During my stay in the West Bank, it was rare for me to come across a Palestinian man who had not been arrested or detained at some point. As a volunteer with the Red Crescent, I learned of the frequency with which the Israeli military soldiers harassed and threatened the ambulance drivers. Tales of being forced to undress before Israeli soldiers were common. It was also common for soldiers to shoot at the ambulances while in transit. One night, while traveling in the ambulance, we came across two tanks. We immediately stopped, but the tank, before us, continues to move toward the ambulance until it was a mere hand's length from the front of the ambulance window, the barrel of the tank directed at myself and the driver. When the driver, backed up in response, the tank moved forward, again. After being ordered, by speaker, to exit the ambulance, we were asked questions, the soldier's machine guns aimed at us. And all of this was done in the presence of Internationals. It is difficult to imagine the behavior of soldiers when white Internationals are not present.
Recently, in Tulkarem, boys aged 6 and up have been 'arrested' and detained for three days by the Israeli soldiers. I spoke with 12 year old boys who were 'arrested' by the soldiers and detained for three days inside a military jeep in the sun with no food or water. When I asked 'Why?', the boys were unable to find an answer. These same twelve year old boys have scars on their necks and faces from being beaten by soldiers with guns.
After Mohammad's father was taken, Mohammad was removed from the taxi, handcuffed and blindfolded and left beneath a tree.
When Mohammad enters the room, his arms are loaded down with bullets, tear gas canisters, a missile, and various sized ammunitions shot from tanks, Apaches, and F16s. He stands before me, in silence, waiting for a response. 'Made in America', he says, finally.
The children I meet in Palestine collect the various weaponry aimed at them by the Israeli military. During a visit to the Tulkarem summer camp, the children bring me live bullets shot from a tank just two days earlier. Tulkarem, like much of the West Bank, has been under non stop curfew. The day of the bullets in the school yard, the Israeli soldiers announced curfew was lifted for four hours from 11 a.m. until 2 p.m. To everyone's shock, at noon, one after into the lifting of curfew, the soldiers began shooting into the crowds of people shopping. The children were playing in the school courtyard when a tank began shooting bullets into the yard.
After photographing the weapons, I peer closer at the tear gas canister. In English are a set of warnings, one of which reads tear gas should not be aimed at people as doing so may result in death. Despite this, or because of this, the soldiers continue to shoot tear gas at crowds and at children.

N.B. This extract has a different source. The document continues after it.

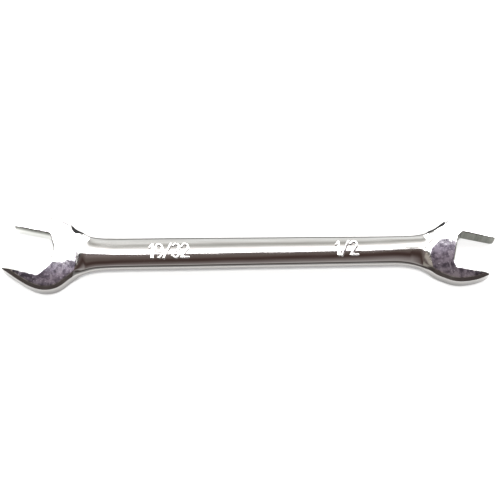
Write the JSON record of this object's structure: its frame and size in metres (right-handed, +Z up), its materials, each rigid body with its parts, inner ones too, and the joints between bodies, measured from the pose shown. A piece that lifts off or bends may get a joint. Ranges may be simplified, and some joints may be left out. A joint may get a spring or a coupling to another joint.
{
  "type": "double open-end wrench",
  "caption": "Forged open-end wrench with an angled mouth for a hexagon nut at each end of a flat oval shank.",
  "frame": {"origin": "middle of the wrench's length and width, on the plane that it lies on", "axes": "+X along the shank towards the small head, +Z up, square to the ground faces, and +Y to the side that the large mouth opens to"},
  "size_m": [0.1687, 0.0274, 0.0056],
  "materials": {
    "wrench": "polished chrome plate"
  },
  "bodies": {
    "root": {"wrench": "wrench"}
  },
  "joints": []
}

Another round of tea, another round of chocolate and photographs. Walid was fond of soccer. In photos he looks like a typical teenager with his handsome face and high cheekbones. When I ask the family whether they have anything they would like me to tell America, on their behalf, this is what they say:
'Nowhere in the world do people use F16s against people with no weapons', and 'We want two countries with no problems. That is all.'
When I ask Mohammad, who is sitting with two friends on a beautiful gold and red rug at his mother's feet, what he and his friends wish for, he replies:
'We want to live as all children in the world live. I want to play soccer in the fields, not in the streets. I want to dance and sing', and 'We want to live as children in America do'.